Instructions for the task: Copy every line of the material below word for word.

Data lines:
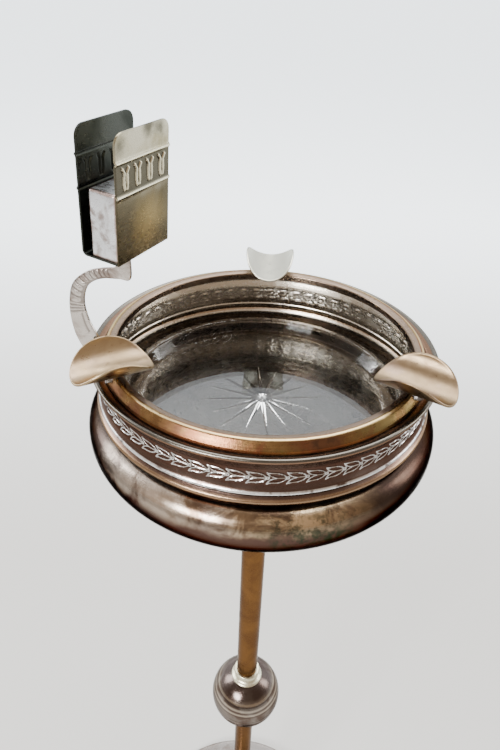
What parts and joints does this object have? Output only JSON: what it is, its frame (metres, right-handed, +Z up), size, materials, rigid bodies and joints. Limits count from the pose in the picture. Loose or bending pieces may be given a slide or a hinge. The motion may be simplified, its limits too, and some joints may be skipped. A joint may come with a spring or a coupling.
{
  "type": "standing ashtray",
  "caption": "Smoker's standing ashtray: round weighted foot, brass stem with ball knop, spun bowl with lift-out star-cut glass, cigar rests on the rim and a matchbox holder on a bracket.",
  "frame": {"origin": "centre of the felt's underside, on the floor, on the stem's axis", "axes": "+Z up along the stem; +Y towards the back cigar rest; the matchbox holder stands at -X"},
  "size_m": [0.22, 0.22, 0.7865],
  "materials": {
    "silver_plate": "worn silver plate over brass, tarnished brown and grey",
    "worn_rim": "plate worn through to copper and brass, satin",
    "stem_brass": "aged golden brass, satin",
    "rest_brass": "worn brass with remains of silver, satin",
    "pale_silver": "cast brass, silver plated, softly worn",
    "holder_silver": "silver plate with olive and gold tarnish",
    "solder": "rough bright solder",
    "steel": "dull steel",
    "iron": "rough cast iron",
    "felt": "pressed green felt",
    "cut_glass": "clear pressed glass, star cut underneath"
  },
  "bodies": {
    "stand": {"felt_pad": "felt", "base_plate": "steel", "base_weight": "iron", "base_shell": "silver_plate", "base_washer": "steel", "base_nut": "steel", "base_ferrule": "stem_brass", "tie_rod": "steel", "lower_tube": "stem_brass", "knop_bottom_collar": "rest_brass", "knop_lower_shell": "silver_plate", "knop_spacer": "steel", "knop_upper_shell": "silver_plate", "knop_top_collar": "rest_brass", "upper_tube": "stem_brass", "bowl_flange": "stem_brass", "bowl_body": "silver_plate", "bowl_washer": "steel", "bowl_nut": "steel", "bowl_pan": "silver_plate", "gallery_band": "silver_plate", "rim_ring": "worn_rim", "rest_front_left": "rest_brass", "rest_front_right": "rest_brass", "rest_back": "rest_brass", "rest_foot_front_left": "solder", "rest_foot_front_right": "solder", "rest_foot_back": "solder", "match_arm": "pale_silver", "arm_rivets": "pale_silver", "holder_back": "holder_silver", "holder_front": "holder_silver", "match_step": "pale_silver", "holder_stud": "steel", "holder_nut": "steel"},
    "glass": {"glass_dish": "cut_glass"}
  },
  "joints": [
    {"name": "glass_lift", "type": "slide", "parent": "stand", "child": "glass", "axis": [0, 0, 1], "range_m": [0, 0.03]}
  ]
}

Solution below:
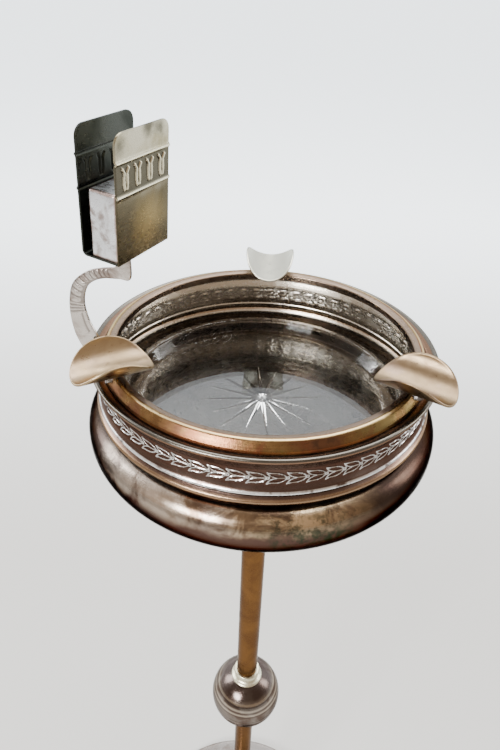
What parts and joints does this object have? Output only JSON: what it is, its frame (metres, right-handed, +Z up), size, materials, rigid bodies and joints. Limits count from the pose in the picture. Loose or bending pieces may be given a slide or a hinge. The motion may be simplified, its limits too, and some joints may be skipped. A joint may come with a spring or a coupling.
{
  "type": "standing ashtray",
  "caption": "Smoker's standing ashtray: round weighted foot, brass stem with ball knop, spun bowl with lift-out star-cut glass, cigar rests on the rim and a matchbox holder on a bracket.",
  "frame": {"origin": "centre of the felt's underside, on the floor, on the stem's axis", "axes": "+Z up along the stem; +Y towards the back cigar rest; the matchbox holder stands at -X"},
  "size_m": [0.22, 0.22, 0.7865],
  "materials": {
    "silver_plate": "worn silver plate over brass, tarnished brown and grey",
    "worn_rim": "plate worn through to copper and brass, satin",
    "stem_brass": "aged golden brass, satin",
    "rest_brass": "worn brass with remains of silver, satin",
    "pale_silver": "cast brass, silver plated, softly worn",
    "holder_silver": "silver plate with olive and gold tarnish",
    "solder": "rough bright solder",
    "steel": "dull steel",
    "iron": "rough cast iron",
    "felt": "pressed green felt",
    "cut_glass": "clear pressed glass, star cut underneath"
  },
  "bodies": {
    "stand": {"felt_pad": "felt", "base_plate": "steel", "base_weight": "iron", "base_shell": "silver_plate", "base_washer": "steel", "base_nut": "steel", "base_ferrule": "stem_brass", "tie_rod": "steel", "lower_tube": "stem_brass", "knop_bottom_collar": "rest_brass", "knop_lower_shell": "silver_plate", "knop_spacer": "steel", "knop_upper_shell": "silver_plate", "knop_top_collar": "rest_brass", "upper_tube": "stem_brass", "bowl_flange": "stem_brass", "bowl_body": "silver_plate", "bowl_washer": "steel", "bowl_nut": "steel", "bowl_pan": "silver_plate", "gallery_band": "silver_plate", "rim_ring": "worn_rim", "rest_front_left": "rest_brass", "rest_front_right": "rest_brass", "rest_back": "rest_brass", "rest_foot_front_left": "solder", "rest_foot_front_right": "solder", "rest_foot_back": "solder", "match_arm": "pale_silver", "arm_rivets": "pale_silver", "holder_back": "holder_silver", "holder_front": "holder_silver", "match_step": "pale_silver", "holder_stud": "steel", "holder_nut": "steel"},
    "glass": {"glass_dish": "cut_glass"}
  },
  "joints": [
    {"name": "glass_lift", "type": "slide", "parent": "stand", "child": "glass", "axis": [0, 0, 1], "range_m": [0, 0.03]}
  ]
}